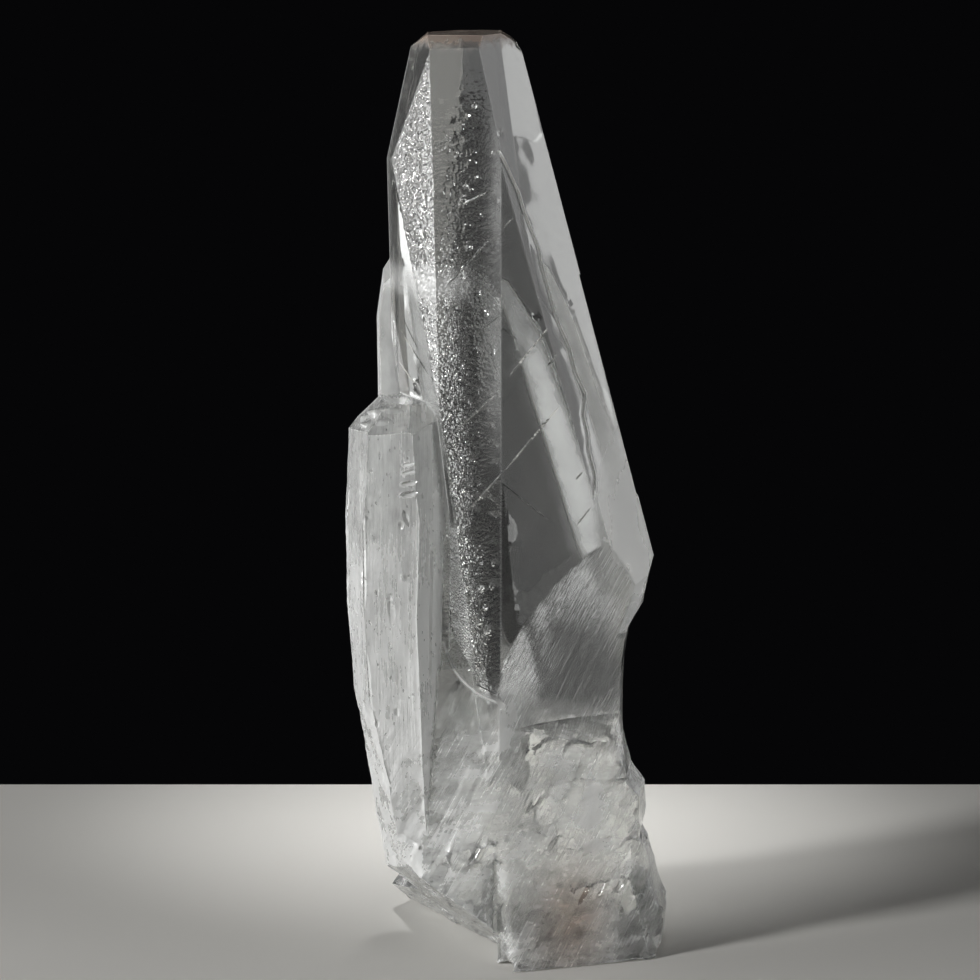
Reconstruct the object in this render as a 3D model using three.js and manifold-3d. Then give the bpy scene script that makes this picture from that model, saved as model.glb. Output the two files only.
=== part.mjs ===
// A calcite specimen that stands on its broken base: one natural growth, so one solid.
// Millimetres, +Z up. The front is -Y and the right is +X.
//
// Every crystal is a block cut by flat faces. A face is given by its azimuth (0 looks to the
// front, 90 to the right), its tilt (positive looks up) and its reach, the distance from the
// crystal's own upright axis, measured level at the axis's reference height.
// A place on a face is [across, height]: across runs to the right of the face's middle as
// someone who faces it sees it, and height is above the floor.

import * as THREE from "three";
import { ConvexGeometry } from "three/addons/geometries/ConvexGeometry.js";
import { mergeVertices } from "three/addons/utils/BufferGeometryUtils.js";
import Module from "manifold-3d";

const wasm = await Module();
wasm.setup();

// ---------- driving sizes ----------

const height = 95.8;
const stockSide = 70;
const beyondSide = 260;

// The tall clear crystal
const mainAxis = { x: 0, y: 0, level: 60 };
const mainFaces = {
  front: { azimuth: -4, tilt: 4, reach: 8.81 },
  frontRight: { azimuth: 18, tilt: 3.8, reach: 8.81 },
  right: { azimuth: 60, tilt: 12.95, reach: 10.16 },
  backRight: { azimuth: 106, tilt: 14.2, reach: 11.95 },
  backRightCorner: { azimuth: 146, tilt: 10, reach: 11.9 },
  back: { azimuth: -176, tilt: 7, reach: 9.0 },
  backLeftCorner: { azimuth: -156, tilt: 5, reach: 8.9 },
  backLeft: { azimuth: -133, tilt: 6.6, reach: 8.9 },
  backLeftLower: { azimuth: -128, tilt: -2, reach: 9.3 },
  leftLower: { azimuth: -66, tilt: -5.26, reach: 8.34 },
  leftUpper: { azimuth: -66, tilt: 12.7, reach: 15.69 },
  frontLeft: { azimuth: -40, tilt: 2.17, reach: 9.84 },
};
const mainTop = [
  { azimuth: -90, tilt: 52, at: [-7.1, 0, 95.2] },
  { azimuth: -90, tilt: 27, at: [-8.9, 0, 92.9] },
  { azimuth: 90, tilt: 56, at: [2.0, 0, 95.2] },
  { azimuth: 85, tilt: 34, at: [3.3, 0, 93.7] },
  { azimuth: -6, tilt: 48, at: [0, -5.9, 95.1] },
  { azimuth: 175, tilt: 42, at: [0, 4.1, 95.1] },
];

// The shorter frosted crystal on the lower left, barrel-shaped
const sideAxis = { x: -9.9, y: -4.6, level: 42 };
const sideHeight = 58.6;
const sideFaces = {
  front: { azimuth: -7, tilt: 1, reach: 7.3 },
  frontUpper: { azimuth: -7, tilt: 8, reach: 8.3 },
  frontLower: { azimuth: -10, tilt: -5, reach: 7.6 },
  rightUpper: { azimuth: 55, tilt: 7.5, reach: 7.45 },
  right: { azimuth: 55, tilt: -1, reach: 6.62 },
  leftUpper: { azimuth: -74, tilt: 4.5, reach: 5.17 },
  left: { azimuth: -74, tilt: 0, reach: 4.82 },
  leftLower: { azimuth: -74, tilt: -4.6, reach: 5.12 },
  leftFoot: { azimuth: -74, tilt: -11.3, reach: 6.72 },
  backLeft: { azimuth: -118, tilt: -2, reach: 4.6 },
  back: { azimuth: -160, tilt: -1, reach: 4.4 },
  inner: { azimuth: 96, tilt: 0, reach: 5.5 },
};
const sideTop = [
  { azimuth: -18, tilt: 66, at: [-10.5, -8.6, 57.2] },
  { azimuth: -80, tilt: 50, at: [-13.2, -4.6, 56.5] },
  { azimuth: 34, tilt: 62, at: [-7.4, -8.6, 57.3] },
];
// Lumps on the ledge where the side crystal stops: [x, y, z, radius]
const ledgeLumps = [
  [-11.6, -5.4, 57.6, 1.5], [-9.9, -6.2, 57.9, 1.3], [-8.3, -7.2, 57.2, 1.2], [-12.8, -6.6, 56.6, 1.1],
  [-10.9, -8.1, 57.0, 1.2], [-8.9, -9.3, 56.6, 1.0], [-7.1, -9.2, 56.5, 0.9], [-12.6, -3.8, 56.8, 1.2],
  [-10.6, -3.4, 58.1, 1.3],
];

// The thin crystal that shows behind the left edge
const sliverAxis = { x: -9.45, y: 3.4, level: 62 };
const sliverHeight = 74;
const sliverFaces = {
  front: { azimuth: -20, tilt: 2, reach: 2.3 },
  left: { azimuth: -82, tilt: -1, reach: 2.2 },
  leftUpper: { azimuth: -82, tilt: 9, reach: 2.95 },
  backLeft: { azimuth: -135, tilt: 1, reach: 2.0 },
  back: { azimuth: 178, tilt: 1, reach: 2.4 },
  inner: { azimuth: 100, tilt: 0, reach: 2.5 },
};
const sliverEnds = [
  { azimuth: -60, tilt: 40, at: [-11.0, 3.4, 70.6] },
  { azimuth: -100, tilt: -38, at: [-11.6, 3.4, 40] },
];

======

What is being asked: Each line of the material should be echoed exactly.

Answer for this exercise:
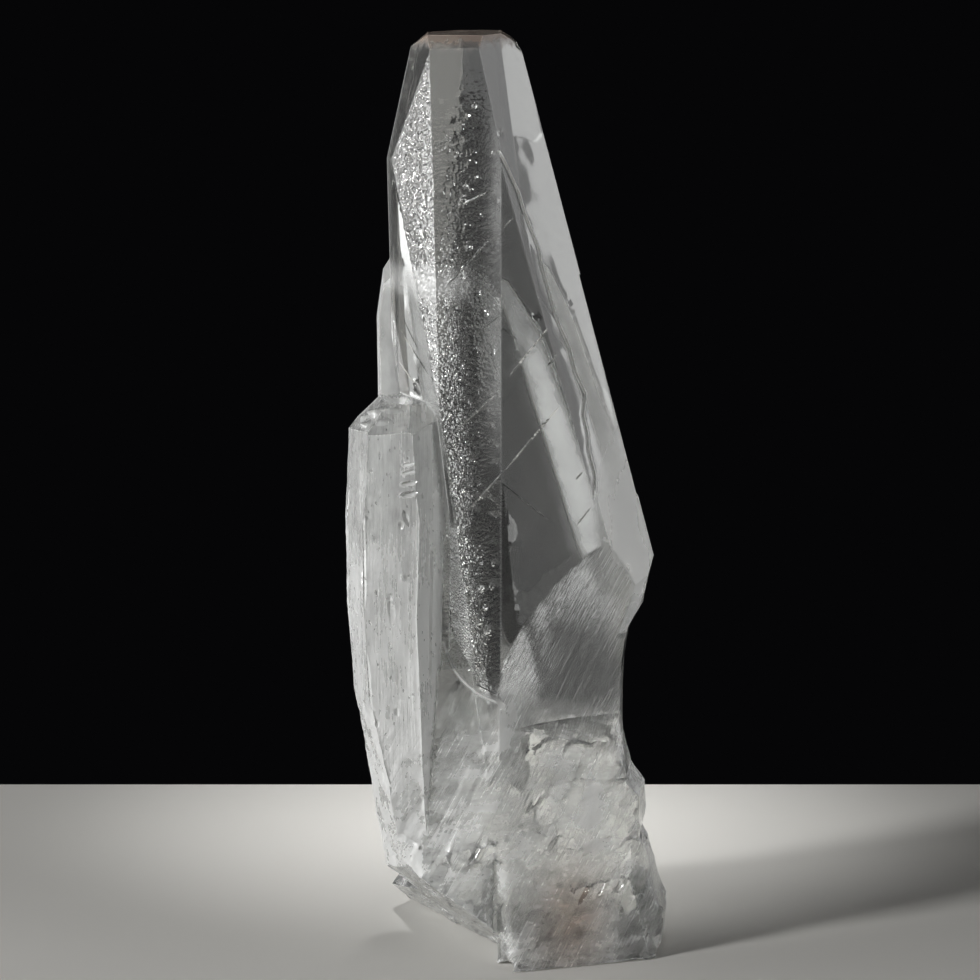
Reconstruct the object in this render as a 3D model using three.js and manifold-3d. Then give the bpy scene script that makes this picture from that model, saved as model.glb. Output the two files only.
=== part.mjs ===
// A calcite specimen that stands on its broken base: one natural growth, so one solid.
// Millimetres, +Z up. The front is -Y and the right is +X.
//
// Every crystal is a block cut by flat faces. A face is given by its azimuth (0 looks to the
// front, 90 to the right), its tilt (positive looks up) and its reach, the distance from the
// crystal's own upright axis, measured level at the axis's reference height.
// A place on a face is [across, height]: across runs to the right of the face's middle as
// someone who faces it sees it, and height is above the floor.

import * as THREE from "three";
import { ConvexGeometry } from "three/addons/geometries/ConvexGeometry.js";
import { mergeVertices } from "three/addons/utils/BufferGeometryUtils.js";
import Module from "manifold-3d";

const wasm = await Module();
wasm.setup();

// ---------- driving sizes ----------

const height = 95.8;
const stockSide = 70;
const beyondSide = 260;

// The tall clear crystal
const mainAxis = { x: 0, y: 0, level: 60 };
const mainFaces = {
  front: { azimuth: -4, tilt: 4, reach: 8.81 },
  frontRight: { azimuth: 18, tilt: 3.8, reach: 8.81 },
  right: { azimuth: 60, tilt: 12.95, reach: 10.16 },
  backRight: { azimuth: 106, tilt: 14.2, reach: 11.95 },
  backRightCorner: { azimuth: 146, tilt: 10, reach: 11.9 },
  back: { azimuth: -176, tilt: 7, reach: 9.0 },
  backLeftCorner: { azimuth: -156, tilt: 5, reach: 8.9 },
  backLeft: { azimuth: -133, tilt: 6.6, reach: 8.9 },
  backLeftLower: { azimuth: -128, tilt: -2, reach: 9.3 },
  leftLower: { azimuth: -66, tilt: -5.26, reach: 8.34 },
  leftUpper: { azimuth: -66, tilt: 12.7, reach: 15.69 },
  frontLeft: { azimuth: -40, tilt: 2.17, reach: 9.84 },
};
const mainTop = [
  { azimuth: -90, tilt: 52, at: [-7.1, 0, 95.2] },
  { azimuth: -90, tilt: 27, at: [-8.9, 0, 92.9] },
  { azimuth: 90, tilt: 56, at: [2.0, 0, 95.2] },
  { azimuth: 85, tilt: 34, at: [3.3, 0, 93.7] },
  { azimuth: -6, tilt: 48, at: [0, -5.9, 95.1] },
  { azimuth: 175, tilt: 42, at: [0, 4.1, 95.1] },
];

// The shorter frosted crystal on the lower left, barrel-shaped
const sideAxis = { x: -9.9, y: -4.6, level: 42 };
const sideHeight = 58.6;
const sideFaces = {
  front: { azimuth: -7, tilt: 1, reach: 7.3 },
  frontUpper: { azimuth: -7, tilt: 8, reach: 8.3 },
  frontLower: { azimuth: -10, tilt: -5, reach: 7.6 },
  rightUpper: { azimuth: 55, tilt: 7.5, reach: 7.45 },
  right: { azimuth: 55, tilt: -1, reach: 6.62 },
  leftUpper: { azimuth: -74, tilt: 4.5, reach: 5.17 },
  left: { azimuth: -74, tilt: 0, reach: 4.82 },
  leftLower: { azimuth: -74, tilt: -4.6, reach: 5.12 },
  leftFoot: { azimuth: -74, tilt: -11.3, reach: 6.72 },
  backLeft: { azimuth: -118, tilt: -2, reach: 4.6 },
  back: { azimuth: -160, tilt: -1, reach: 4.4 },
  inner: { azimuth: 96, tilt: 0, reach: 5.5 },
};
const sideTop = [
  { azimuth: -18, tilt: 66, at: [-10.5, -8.6, 57.2] },
  { azimuth: -80, tilt: 50, at: [-13.2, -4.6, 56.5] },
  { azimuth: 34, tilt: 62, at: [-7.4, -8.6, 57.3] },
];
// Lumps on the ledge where the side crystal stops: [x, y, z, radius]
const ledgeLumps = [
  [-11.6, -5.4, 57.6, 1.5], [-9.9, -6.2, 57.9, 1.3], [-8.3, -7.2, 57.2, 1.2], [-12.8, -6.6, 56.6, 1.1],
  [-10.9, -8.1, 57.0, 1.2], [-8.9, -9.3, 56.6, 1.0], [-7.1, -9.2, 56.5, 0.9], [-12.6, -3.8, 56.8, 1.2],
  [-10.6, -3.4, 58.1, 1.3],
];

// The thin crystal that shows behind the left edge
const sliverAxis = { x: -9.45, y: 3.4, level: 62 };
const sliverHeight = 74;
const sliverFaces = {
  front: { azimuth: -20, tilt: 2, reach: 2.3 },
  left: { azimuth: -82, tilt: -1, reach: 2.2 },
  leftUpper: { azimuth: -82, tilt: 9, reach: 2.95 },
  backLeft: { azimuth: -135, tilt: 1, reach: 2.0 },
  back: { azimuth: 178, tilt: 1, reach: 2.4 },
  inner: { azimuth: 100, tilt: 0, reach: 2.5 },
};
const sliverEnds = [
  { azimuth: -60, tilt: 40, at: [-11.0, 3.4, 70.6] },
  { azimuth: -100, tilt: -38, at: [-11.6, 3.4, 40] },
];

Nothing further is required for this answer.